Applications and technological evolution of FinFET in modern technology

Abstract

FinFET technology, hailed as the successor to MOSFETs, has garnered significant attention due to its potential to address the challenges posed by the latter's scaling limitations. However, the adoption of FinFETs is not without its set of obstacles. Key issues, such as constraints imposed by material-induced bandgaps, the intricacies of manufacturing processes, and complications related to fin height, persistently challenge engineers and researchers alike. Notably, the material-induced bandgap limitations can be detrimental to the device's overall performance. The intricacies in manufacturing add layers of complexity to fabrication, making the production process not only meticulous but also expensive. Additionally, the precise control over fin height is crucial, as it has direct implications for device performance and variability. In response to these challenges, innovative solutions are continually being proposed. The advent of multiple gate designs has offered greater control over the device's electrical properties. Additionally, the integration of High-K dielectrics provides an improved gate oxide alternative, addressing the leakage current issues often observed in traditional designs.
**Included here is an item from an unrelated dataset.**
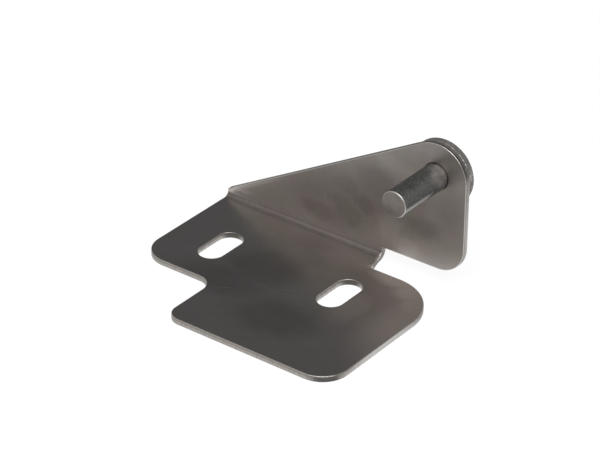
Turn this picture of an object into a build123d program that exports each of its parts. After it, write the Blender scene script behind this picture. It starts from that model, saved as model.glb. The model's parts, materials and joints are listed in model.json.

Moreover, techniques like selective epitaxial silicon growth have been introduced to rectify the external surface, ensuring better consistency and performance. Undoubtedly, these hurdles underscore the importance of relentless research and collaboration in the semiconductor industry. The drive to overcome these challenges not only pushes the boundaries of FinFET technology but also promises enhanced performance, efficiency, and scalability. This continuous evolution will undoubtedly pave the way for more refined and efficient FinFET solutions in the near future.